Repeat the material exactly, leaving nothing out.

>>>>>

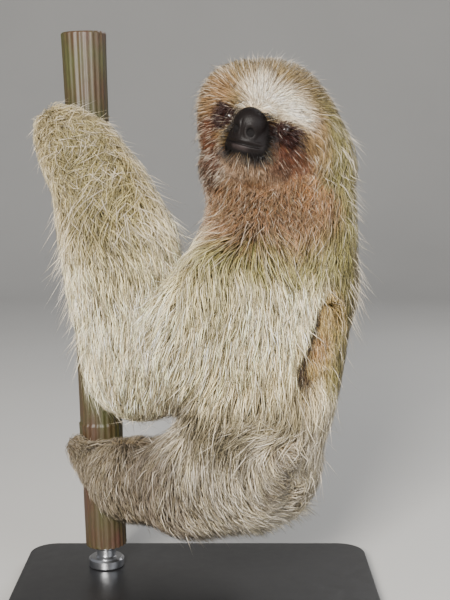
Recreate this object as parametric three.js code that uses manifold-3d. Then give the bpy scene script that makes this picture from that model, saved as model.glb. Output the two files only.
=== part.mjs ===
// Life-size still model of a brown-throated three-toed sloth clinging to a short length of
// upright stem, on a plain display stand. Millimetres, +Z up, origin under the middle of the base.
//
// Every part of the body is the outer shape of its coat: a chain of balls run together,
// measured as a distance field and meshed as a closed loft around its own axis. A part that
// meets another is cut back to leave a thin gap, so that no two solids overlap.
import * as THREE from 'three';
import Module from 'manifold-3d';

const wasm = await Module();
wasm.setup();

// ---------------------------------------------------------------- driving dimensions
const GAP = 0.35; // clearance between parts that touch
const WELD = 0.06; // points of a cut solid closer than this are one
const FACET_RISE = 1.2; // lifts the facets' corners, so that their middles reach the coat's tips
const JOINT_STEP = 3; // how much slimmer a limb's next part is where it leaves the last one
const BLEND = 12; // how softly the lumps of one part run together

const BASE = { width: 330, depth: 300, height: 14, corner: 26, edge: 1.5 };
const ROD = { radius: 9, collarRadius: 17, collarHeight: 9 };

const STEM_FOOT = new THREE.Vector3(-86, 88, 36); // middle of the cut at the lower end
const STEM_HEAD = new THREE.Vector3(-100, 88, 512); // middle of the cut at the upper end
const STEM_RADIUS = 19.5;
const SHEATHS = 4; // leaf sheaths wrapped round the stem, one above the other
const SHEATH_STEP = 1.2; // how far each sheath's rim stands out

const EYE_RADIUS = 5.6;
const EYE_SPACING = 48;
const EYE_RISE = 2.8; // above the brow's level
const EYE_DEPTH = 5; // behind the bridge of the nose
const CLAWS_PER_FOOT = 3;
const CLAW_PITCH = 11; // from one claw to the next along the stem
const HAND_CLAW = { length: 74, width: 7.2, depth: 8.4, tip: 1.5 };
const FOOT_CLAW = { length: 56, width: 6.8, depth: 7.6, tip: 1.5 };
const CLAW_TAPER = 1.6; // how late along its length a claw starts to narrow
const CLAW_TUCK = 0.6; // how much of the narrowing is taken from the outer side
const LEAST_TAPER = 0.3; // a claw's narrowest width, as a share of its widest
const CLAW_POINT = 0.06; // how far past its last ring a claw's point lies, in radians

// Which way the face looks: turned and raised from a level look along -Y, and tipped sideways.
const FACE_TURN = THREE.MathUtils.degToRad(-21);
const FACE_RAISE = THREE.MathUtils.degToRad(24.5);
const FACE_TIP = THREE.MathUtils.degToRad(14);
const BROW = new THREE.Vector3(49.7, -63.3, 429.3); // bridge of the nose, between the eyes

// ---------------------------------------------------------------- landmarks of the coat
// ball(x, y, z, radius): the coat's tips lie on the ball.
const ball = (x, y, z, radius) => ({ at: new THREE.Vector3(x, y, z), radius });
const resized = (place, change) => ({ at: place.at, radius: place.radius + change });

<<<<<

§ WRITTEN REPLY
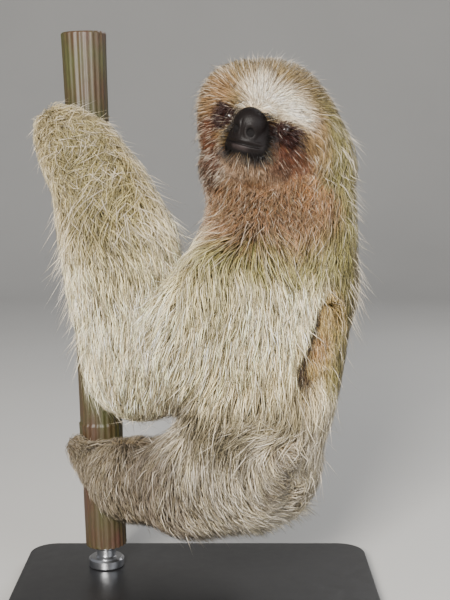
Recreate this object as parametric three.js code that uses manifold-3d. Then give the bpy scene script that makes this picture from that model, saved as model.glb. Output the two files only.
=== part.mjs ===
// Life-size still model of a brown-throated three-toed sloth clinging to a short length of
// upright stem, on a plain display stand. Millimetres, +Z up, origin under the middle of the base.
//
// Every part of the body is the outer shape of its coat: a chain of balls run together,
// measured as a distance field and meshed as a closed loft around its own axis. A part that
// meets another is cut back to leave a thin gap, so that no two solids overlap.
import * as THREE from 'three';
import Module from 'manifold-3d';

const wasm = await Module();
wasm.setup();

// ---------------------------------------------------------------- driving dimensions
const GAP = 0.35; // clearance between parts that touch
const WELD = 0.06; // points of a cut solid closer than this are one
const FACET_RISE = 1.2; // lifts the facets' corners, so that their middles reach the coat's tips
const JOINT_STEP = 3; // how much slimmer a limb's next part is where it leaves the last one
const BLEND = 12; // how softly the lumps of one part run together

const BASE = { width: 330, depth: 300, height: 14, corner: 26, edge: 1.5 };
const ROD = { radius: 9, collarRadius: 17, collarHeight: 9 };

const STEM_FOOT = new THREE.Vector3(-86, 88, 36); // middle of the cut at the lower end
const STEM_HEAD = new THREE.Vector3(-100, 88, 512); // middle of the cut at the upper end
const STEM_RADIUS = 19.5;
const SHEATHS = 4; // leaf sheaths wrapped round the stem, one above the other
const SHEATH_STEP = 1.2; // how far each sheath's rim stands out

const EYE_RADIUS = 5.6;
const EYE_SPACING = 48;
const EYE_RISE = 2.8; // above the brow's level
const EYE_DEPTH = 5; // behind the bridge of the nose
const CLAWS_PER_FOOT = 3;
const CLAW_PITCH = 11; // from one claw to the next along the stem
const HAND_CLAW = { length: 74, width: 7.2, depth: 8.4, tip: 1.5 };
const FOOT_CLAW = { length: 56, width: 6.8, depth: 7.6, tip: 1.5 };
const CLAW_TAPER = 1.6; // how late along its length a claw starts to narrow
const CLAW_TUCK = 0.6; // how much of the narrowing is taken from the outer side
const LEAST_TAPER = 0.3; // a claw's narrowest width, as a share of its widest
const CLAW_POINT = 0.06; // how far past its last ring a claw's point lies, in radians

// Which way the face looks: turned and raised from a level look along -Y, and tipped sideways.
const FACE_TURN = THREE.MathUtils.degToRad(-21);
const FACE_RAISE = THREE.MathUtils.degToRad(24.5);
const FACE_TIP = THREE.MathUtils.degToRad(14);
const BROW = new THREE.Vector3(49.7, -63.3, 429.3); // bridge of the nose, between the eyes

// ---------------------------------------------------------------- landmarks of the coat
// ball(x, y, z, radius): the coat's tips lie on the ball.
const ball = (x, y, z, radius) => ({ at: new THREE.Vector3(x, y, z), radius });
const resized = (place, change) => ({ at: place.at, radius: place.radius + change });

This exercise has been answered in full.